DATA SHOWN:
****

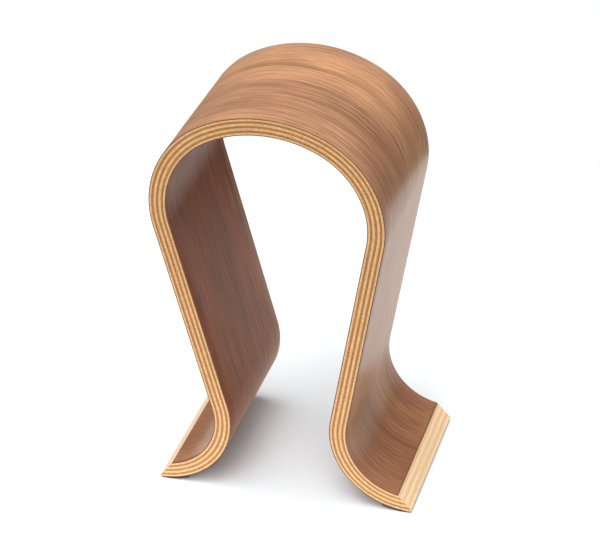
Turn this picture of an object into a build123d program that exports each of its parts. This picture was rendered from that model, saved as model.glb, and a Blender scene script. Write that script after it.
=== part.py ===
"""Bent laminated wood stand that holds one pair of over ear headphones.

The stand is one strip of wood bent into an omega: a round crown that the headband lies on, two legs
that lean inwards, and two feet that turn outwards. The strip is a stack of nine veneers glued in a
press: a walnut veneer on each face and seven light core plies between them. The grain of the odd core
plies runs along the strip and the grain of the even ones runs across it. A rubber pad with a flat base
is stuck under each foot.

X is across the stand, Y is along the strip's width, from front to back, and Z is up. The origin is on
the table, midway between the feet and midway along the width. Lengths are millimetres, angles degrees.
"""

import os
from math import cos, radians, sin, tan

from build123d import *

# Strip
HEIGHT = 257.6  # table to the top of the crown
WIDTH = 100.0  # of the strip, front to back
VENEER = 0.6  # walnut face veneer
FACE_PLY = 1.1  # core plies 1 and 7, thinner than the rest because they are sanded
INNER_PLY = 1.44  # core plies 2 to 6
INNER_PLY_COUNT = 5

# Bends, to the middle of the thickness
CROWN_RADIUS = 75.4
CROWN_HALF_SWEEP = 27.5
SHOULDER_RADIUS = 56.0
LEG_LEAN = 12.1  # of each leg from the vertical, inwards towards its foot
FOOT_RADIUS = 43.8
FOOT_FALL = 6.6  # of the foot's straight tail below the horizontal, towards its tip
TAIL = 1.9  # straight tail of the foot, to the middle of its cut end
MITRE = 46.7  # of the cut end from square, the underside reaching furthest
TIP_ROUND = 1.1  # radius of the tip, between the cut end and the underside

# Pads
TIP_CLEARANCE = 0.35  # unrounded tip above the table
PAD_THICKNESS = 1.3  # before its base is ground flat
PAD_LENGTH = 15.0  # along X
PAD_SETBACK = 5.0  # from the tip
PAD_MARGIN = 0.5  # from the strip's front and back edges

CORE = 2 * FACE_PLY + INNER_PLY_COUNT * INNER_PLY
THICKNESS = CORE + 2 * VENEER
HALF = THICKNESS / 2
OVERRUN = 2 * THICKNESS  # spare length on each tail, which the cut takes off


def step(x, z, heading, radius, sweep):
    """The end of an arc that starts at x, z with that heading and turns by sweep, positive to the left."""
    side = 1 if sweep > 0 else -1
    turned = heading + sweep
    x += side * radius * (sin(radians(turned)) - sin(radians(heading)))
    z -= side * radius * (cos(radians(turned)) - cos(radians(heading)))
    return x, z, turned


SHOULDER_SWEEP = 90.0 + LEG_LEAN - CROWN_HALF_SWEEP
FOOT_SWEEP = 90.0 + LEG_LEAN - FOOT_FALL


def right_half(leg, top):
    """The middle line of the right half, from the crown down, as places with the bend that leads there.

    Each place is x, z, heading and the radius and sweep of the bend before it. A straight has none.
    """
    places = [(0.0, top, 0.0, None, 0.0)]

    def bend(radius, sweep):
        x, z, heading = step(*places[-1][:3], radius, sweep)
        places.append((x, z, heading, radius, sweep))

    def straight(length):
        x, z, heading = places[-1][:3]
        heading_x, heading_z = cos(radians(heading)), sin(radians(heading))
        places.append((x + length * heading_x, z + length * heading_z, heading, None, 0.0))

    bend(CROWN_RADIUS, -CROWN_HALF_SWEEP)
    bend(SHOULDER_RADIUS, -SHOULDER_SWEEP)
    straight(leg)
    bend(FOOT_RADIUS, FOOT_SWEEP)
    straight(TAIL)
    return places


def tip_of(places):
    """The lower corner of the cut end, where the mitre meets the underside."""
    x, z, heading = places[-1][:3]
    reach = HALF * tan(radians(MITRE))
    along_x, along_z = cos(radians(heading)), sin(radians(heading))
    return x + reach * along_x + HALF * along_z, z + reach * along_z - HALF * along_x


# The leg takes up whatever height the bends leave.
CENTRE_TOP = HEIGHT - HALF
BARE_TIP = tip_of(right_half(0.0, CENTRE_TOP))[1]
LEG = (BARE_TIP - TIP_CLEARANCE) / cos(radians(LEG_LEAN))
MIDDLE = right_half(LEG, CENTRE_TOP)
TIP_X, TIP_Z = tip_of(MIDDLE)


def offset_place(place, offset):
    """The point beside a place of the middle line, positive offsets being outside the crown."""
    x, z, heading = place[:3]
    return x - offset * sin(radians(heading)), z + offset * cos(radians(heading))


def half_line(offset):
    """The edges of the right half of the line at an offset from the middle one, past the cut."""
    edges = []
    for before, after in zip(MIDDLE, MIDDLE[1:]):
        start, end = offset_place(before, offset), offset_place(after, offset)
        radius, sweep = after[3:]
        if radius is None:
            edges.append([start, end])
        else:
            x, z, heading = step(*before[:3], radius, sweep / 2)
            edges.append([start, offset_place((x, z, heading), offset), end])
    heading = MIDDLE[-1][2]
    end_x, end_z = edges[-1][-1]
    spare = (end_x + OVERRUN * cos(radians(heading)), end_z + OVERRUN * sin(radians(heading)))
    edges[-1][-1] = spare
    return edges


def mirrored(edges):
    """The same edges on the left half, in the order that runs on from the tip to the crown."""
    return [[(-x, z) for x, z in reversed(edge)] for edge in reversed(edges)]


def drawn(points):
    """A straight edge through two points or an arc through three, in the XZ plane."""
    places = [Vector(x, 0, z) for x, z in points]
    return Line(*places) if len(places) == 2 else ThreePointArc(*places)


def along(start, heading, length):
    """The point at a distance from another, in a heading."""
    return start[0] + length * cos(radians(heading)), start[1] + length * sin(radians(heading))


def end_cut():
    """A block that takes off the overrun of the right foot, leaving the mitre and the rounded tip."""
    tip = (TIP_X, TIP_Z)
    heading = MIDDLE[-1][2]
    rise = heading + 90 + MITRE
    back = heading + 180
    middle = (rise + back) / 2
    half_corner = (90 - MITRE) / 2
    tangent = TIP_ROUND / tan(radians(half_corner))
    nose = TIP_ROUND / sin(radians(half_corner)) - TIP_ROUND
    on_cut = along(tip, rise, tangent)
    under = along(tip, back, tangent)
    top = along(tip, rise, 1.2 * THICKNESS / cos(radians(MITRE)))
    right = TIP_X + 2 * OVERRUN
    low = TIP_Z - OVERRUN
    edges = [
        [under, along(tip, middle, nose), on_cut],
        [on_cut, top],
        [top, (right, top[1])],
        [(right, top[1]), (right, low)],
        [(right, low), (under[0], low)],
        [(under[0], low), under],
    ]
    return extrude(make_face([drawn(edge) for edge in edges]), WIDTH, dir=(0, 1, 0), both=True)


RIGHT_CUT = end_cut()
LEFT_CUT = mirror(RIGHT_CUT, about=Plane.YZ)


def outline(inside, outside):
    """The closed outline between two offsets from the middle line, both tails overrunning."""
    outer, inner = half_line(outside), half_line(inside)
    top = mirrored(outer) + outer
    bottom = mirrored(inner) + inner
    ends = [[top[-1][-1], bottom[-1][-1]], [bottom[0][0], top[0][0]]]
    return make_face([drawn(points) for points in top + bottom + ends])


def layer(inside, outside):
    """One veneer of the stack, between two offsets from the middle line."""
    strip = extrude(outline(inside, outside), WIDTH / 2, dir=(0, 1, 0), both=True)
    return strip - RIGHT_CUT - LEFT_CUT


def foot_pad():
    """The right pad: a band on the underside of the foot, its base ground flat on the table."""
    outer_x = TIP_X - PAD_SETBACK
    tall = 2 * THICKNESS
    room = Pos(outer_x - PAD_LENGTH / 2, 0, tall / 2) * Box(PAD_LENGTH, WIDTH, tall)
    width = WIDTH / 2 - PAD_MARGIN
    band = extrude(outline(-HALF - PAD_THICKNESS, -HALF), width, dir=(0, 1, 0), both=True)
    return min((band & room).solids(), key=lambda piece: piece.center().Z)


def main():
    """Builds every piece and writes each to its own file."""
    os.makedirs("parts", exist_ok=True)
    plies = [FACE_PLY] + [INNER_PLY] * INNER_PLY_COUNT + [FACE_PLY]
    names = [f"core_ply_{number}" for number in range(1, len(plies) + 1)]
    stack = [("outer_walnut_veneer", VENEER), *zip(names, plies), ("inner_walnut_veneer", VENEER)]
    outside = HALF
    for name, thickness in stack:
        export_step(layer(outside - thickness, outside), f"parts/{name}.step")
        outside -= thickness
    right = foot_pad()
    export_step(right, "parts/foot_pad_right.step")
    export_step(mirror(right, about=Plane.YZ), "parts/foot_pad_left.step")
    print(f"leg {LEG:.2f}, tip at {TIP_X:.2f}, {TIP_Z:.2f}, thickness {THICKNESS:.2f}")


main()
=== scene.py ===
"""The look of a bent plywood headphone stand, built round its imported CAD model.

Every veneer of the laminate is made the way the real one is: as a flat sheet, which is then bent round
the press form and cut to the mitre at the feet. The flat coordinates stay with the sheet, so the grain
of every veneer runs round the bends. The CAD model's pieces are replaced and never changed.
"""

import logging
from dataclasses import dataclass, field
from enum import Enum
from functools import reduce
from math import cos, radians, sin, tan
from typing import ClassVar, Iterator, Optional, Sequence, Union

import bmesh
import bpy
from mathutils import Matrix, Vector


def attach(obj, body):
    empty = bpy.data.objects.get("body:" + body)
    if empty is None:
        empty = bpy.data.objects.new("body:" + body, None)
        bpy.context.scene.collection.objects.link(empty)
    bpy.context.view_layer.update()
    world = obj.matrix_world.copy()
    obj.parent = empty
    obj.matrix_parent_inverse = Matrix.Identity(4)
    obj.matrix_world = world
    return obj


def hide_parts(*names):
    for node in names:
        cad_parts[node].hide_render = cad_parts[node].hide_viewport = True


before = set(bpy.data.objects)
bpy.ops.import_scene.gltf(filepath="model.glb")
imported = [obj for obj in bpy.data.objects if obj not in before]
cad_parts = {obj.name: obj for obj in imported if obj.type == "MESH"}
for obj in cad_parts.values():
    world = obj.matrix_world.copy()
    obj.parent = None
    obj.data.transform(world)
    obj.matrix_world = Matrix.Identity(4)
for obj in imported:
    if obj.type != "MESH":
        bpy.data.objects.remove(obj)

logging.basicConfig(level=logging.INFO, format="%(name)s: %(message)s")
LOG = logging.getLogger("stand")

MM = 0.001
FLAT = "flat_mm"  # the attribute that holds where a point was on the flat sheet, in millimetres
SNAP = 1e-5  # a vertex this near a cut counts as on it, in millimetres
LEVEL = 1e-3  # two depths in the sheet that differ by less are the same, in millimetres

Colour = tuple[float, float, float]
Step = tuple[float, float]
Value = Union[bpy.types.NodeSocket, float, Sequence[float]]
Part = Union[bmesh.types.BMVert, bmesh.types.BMEdge, bmesh.types.BMFace]


class Face(Enum):
    """The material slots of a veneer."""

    BROAD = 0
    EDGE = 1
    END = 2


# ------------------------------------------------------------------------------------------ the form


@dataclass(frozen=True)
class Bend:
    """A stretch of the middle line.

    Attributes:
        length: its length, in millimetres.
        radius: its radius, in millimetres, or None if it is straight.
        side: 1 if it turns left on the way down the right half, -1 if it turns right.
    """

    length: float
    radius: Optional[float] = None
    side: int = 1


@dataclass(frozen=True)
class Form:
    """The press form: the middle line of the laminate, and the cut at its ends.

    Lengths are in millimetres and angles in degrees. The left half mirrors the right.

    Attributes:
        height: height of the crown over the table.
        width: width of the strip.
        thickness: thickness of the laminate.
        crown_radius: radius of the middle line over the crown.
        crown_half_sweep: angle that each half of the crown turns through.
        shoulder_radius: radius of the middle line at a shoulder.
        lean: how far a leg leans in on its way down.
        leg: length of a leg's straight part.
        foot_radius: radius of the middle line at a foot.
        fall: slope of the foot's tail, down towards its tip.
        tail: length of the middle line's straight end.
        mitre: how far the cut end is turned from a square cut.
        tip_round: radius of the cut end's lower corner.
        tip_facets: number of steps that the round corner turns in.
    """

    height: float = 257.6
    width: float = 100.0
    thickness: float = 10.6
    crown_radius: float = 75.4
    crown_half_sweep: float = 27.5
    shoulder_radius: float = 56.0
    lean: float = 12.1
    leg: float = 126.0
    foot_radius: float = 43.8
    fall: float = 6.6
    tail: float = 1.9
    mitre: float = 46.7
    tip_round: float = 1.13
    tip_facets: int = 9

    @property
    def half(self) -> float:
        """Half the thickness of the laminate."""
        return self.thickness / 2

    def bends(self) -> list[Bend]:
        """The stretches of the right half, from the crown down.

        Returns:
            The bends and straights in order, with a spare length after the tail.
        """
        crown = radians(self.crown_half_sweep)
        shoulder = radians(90 + self.lean) - crown
        foot = radians(90 + self.lean - self.fall)
        return [
            Bend(self.crown_radius * crown, self.crown_radius, -1),
            Bend(self.shoulder_radius * shoulder, self.shoulder_radius, -1),
            Bend(self.leg),
            Bend(self.foot_radius * foot, self.foot_radius, 1),
            Bend(self.tail + self.thickness),
        ]

    @property
    def half_length(self) -> float:
        """The length of the right half of the sheet, with its spare end."""
        return sum(bend.length for bend in self.bends())

    def place(self, along: float, offset: float) -> tuple[float, float]:
        """Bends one point of the flat sheet round the form.

        Args:
            along: distance from the crown along the sheet, positive to the right.
            offset: distance outside the middle line.

        Returns:
            The point's x and z, in millimetres.
        """
        side = 1.0 if along >= 0 else -1.0
        left, heading = abs(along), 0.0
        x, z = 0.0, self.height - self.half
        bends = self.bends()
        for bend in bends:
            run = left if bend is bends[-1] else min(left, bend.length)
            if bend.radius is None:
                x, z = x + run * cos(heading), z + run * sin(heading)
            else:
                turned = heading + bend.side * run / bend.radius
                x += bend.side * bend.radius * (sin(turned) - sin(heading))
                z -= bend.side * bend.radius * (cos(turned) - cos(heading))
                heading = turned
            left -= run
            if left <= 0:
                break
        return side * (x - offset * sin(heading)), z + offset * cos(heading)

    def tip(self) -> Vector:
        """Finds the lower corner of the right foot's cut end, before it is rounded.

        Returns:
            The corner, in millimetres, on the strip's centre plane.
        """
        end = self.half_length - self.thickness
        fall = radians(self.fall)
        x, z = self.place(end, -self.half)
        reach = self.half * tan(radians(self.mitre))
        return Vector((x + reach * cos(fall), 0, z - reach * sin(fall)))

    def cuts(self) -> Iterator[tuple[Vector, Vector]]:
        """The saw cut of the right foot and the facets that round its tip.

        Yields:
            A point on each plane and its normal, which points at the waste, in millimetres.
        """
        tip = self.tip()
        mitre = radians(self.mitre - self.fall)
        under = radians(-90 - self.fall)
        corner = radians(90 - self.mitre) / 2
        yield tip, Vector((cos(mitre), 0, sin(mitre)))
        inwards = (mitre + under) / 2
        centre = tip - Vector((cos(inwards), 0, sin(inwards))) * (self.tip_round / sin(corner))
        for number in range(1, self.tip_facets):
            turn = mitre + (under - mitre) * number / self.tip_facets
            normal = Vector((cos(turn), 0, sin(turn)))
            yield centre + normal * self.tip_round, normal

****

PROBLEM: Exactly the lines above from the one with "right = foot_pad()" to the one with "for node in", both included, are to be quoted; leave the rest out.

SOLUTION BELOW:
    right = foot_pad()
    export_step(right, "parts/foot_pad_right.step")
    export_step(mirror(right, about=Plane.YZ), "parts/foot_pad_left.step")
    print(f"leg {LEG:.2f}, tip at {TIP_X:.2f}, {TIP_Z:.2f}, thickness {THICKNESS:.2f}")


main()
=== scene.py ===
"""The look of a bent plywood headphone stand, built round its imported CAD model.

Every veneer of the laminate is made the way the real one is: as a flat sheet, which is then bent round
the press form and cut to the mitre at the feet. The flat coordinates stay with the sheet, so the grain
of every veneer runs round the bends. The CAD model's pieces are replaced and never changed.
"""

import logging
from dataclasses import dataclass, field
from enum import Enum
from functools import reduce
from math import cos, radians, sin, tan
from typing import ClassVar, Iterator, Optional, Sequence, Union

import bmesh
import bpy
from mathutils import Matrix, Vector


def attach(obj, body):
    empty = bpy.data.objects.get("body:" + body)
    if empty is None:
        empty = bpy.data.objects.new("body:" + body, None)
        bpy.context.scene.collection.objects.link(empty)
    bpy.context.view_layer.update()
    world = obj.matrix_world.copy()
    obj.parent = empty
    obj.matrix_parent_inverse = Matrix.Identity(4)
    obj.matrix_world = world
    return obj


def hide_parts(*names):
    for node in names:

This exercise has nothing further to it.